Amarjit Batra, managing director-India, Spotify explains, “We believe that the market is wide open and those who provide a superior user experience will have room to grow. Today, factors such as the size and health of the national audio industry, growing creator ecosystem, increasing smartphone penetration, affordability in data, maturing paid subscription market and sheer potential of the user base present an unprecedented opportunity for growth.” Spotify claims to have crossed a 1 million subscribers within a month of its launch.
YouTube’s CEO, Susan Wojcicki announced recently that the platform has more than 265 million monthly active users in India (as per ComScore). She said, “India is now both our biggest audience and one of our fastest growing audiences in the world.” YouTube Music has an enviable library and believes that this gives it an edge over global and local rivals.
The Indian brands said that their advantage lies in the years spent understanding local tastes. Gaana, which does not reveal its number of paid subscribers, is believed to be leading the market today and Hungama is an old hand in the business.

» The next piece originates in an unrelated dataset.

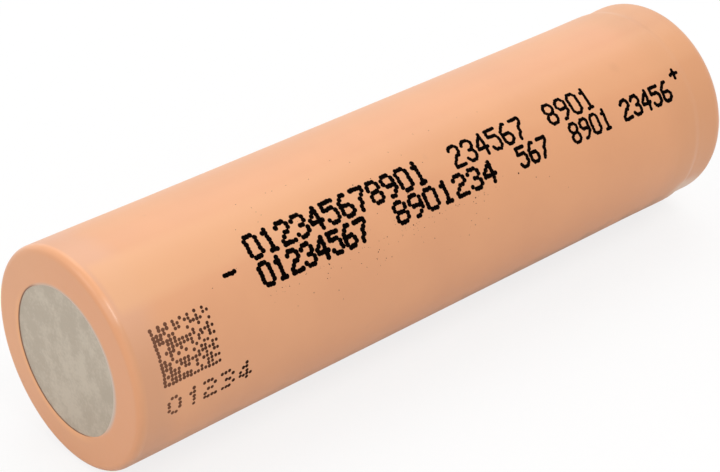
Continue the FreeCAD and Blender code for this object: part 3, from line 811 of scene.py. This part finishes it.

Both said that the new players would just make for a merrier bunch on stage.
“Within digital entertainment, music is one of the highest consumed services because it is not a data guzzler. This, combined with increasing smartphone penetration and inexpensive data plans, is one of the reasons why music streaming services mushroomed in India, even before the global players set foot,” said Neeraj Roy, founder and CEO, Hungama Digital Media.
Apart from ease of access that has lured many brands to the Indian market, brands are also drawn to the nature of listener behaviour. Indians make for keen listeners according to a report by Deloitte and Indian Music Industry (IMI). Indians spend 21.5 hours a week listening to music on the internet, as compared to the global average of 17.8 hours a week, the report said.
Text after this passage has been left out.